Auckland-born student Diana Drysdale became a military cadet at 13, and has only ever wanted to be in the airforce.
But the 15-year-old, who lives near Brisbane, will not be able to fulfil that dream in her adopted home of Australia because her family will never qualify as residents.
She is one of thousands of Kiwis who have been tripped up by a 2001 law change in Australia which not only removed expats' access to permanent residency - the minimum threshold for joining the military - but also access to welfare, higher education and other support services.
"She is devastated. All she wants to do is serve," said her mother Robyn Drysdale.
A former New Zealand territorial soldier will this week launch a campaign to change these rules. Duncan Sandilands initially fought to help Kiwis to enlist in the Australian Defence Force but has expanded the scope of his campaign to seek full equality for expats across the Ditch.
"We believe it's apartheid," said Mr Sandilands, who moved to Australia in 2004.

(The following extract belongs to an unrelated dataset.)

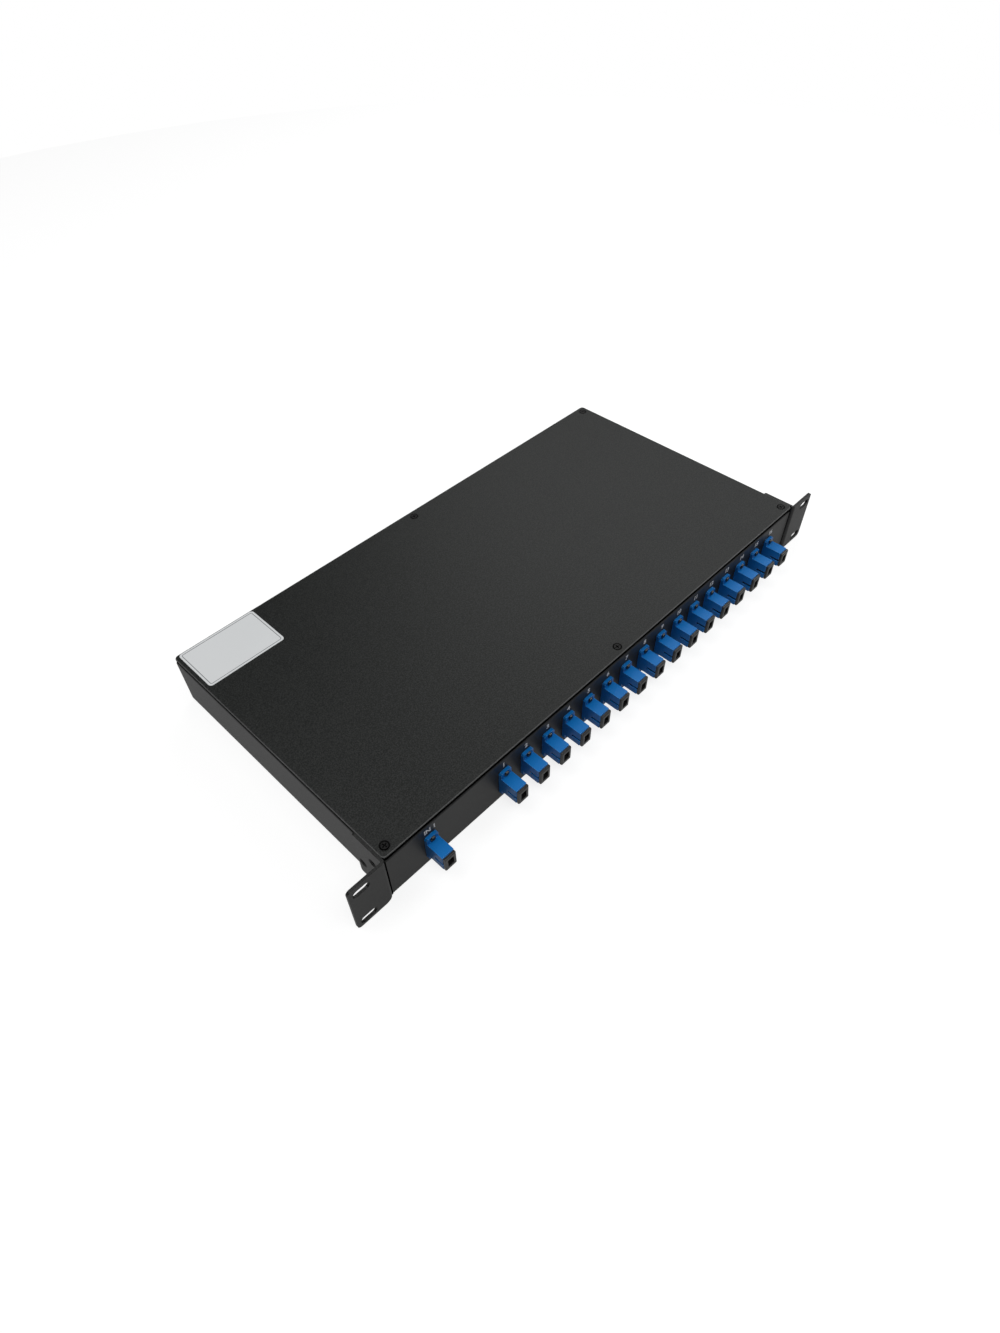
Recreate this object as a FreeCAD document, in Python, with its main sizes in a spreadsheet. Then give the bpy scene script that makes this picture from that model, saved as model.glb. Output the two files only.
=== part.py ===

The Fair Go 4 All campaign was backed by a group of Queensland-based human rights lawyers who believed the treatment of New Zealanders was unjust discrimination. The Returned and Services Association has also lent its informal support.
RSA president Don McIver was concerned that the Australian policy went against the history of co-operation between New Zealand and Australian soldiers.
The Drysdale family, who moved to Australia last year, could apply for permanent residency in Australia, but the odds were stacked against them. Robyn's husband is older than 50. Neither his pilot training nor her legal skills are jobs Australia has on its wanted list. And neither parent has a university degree.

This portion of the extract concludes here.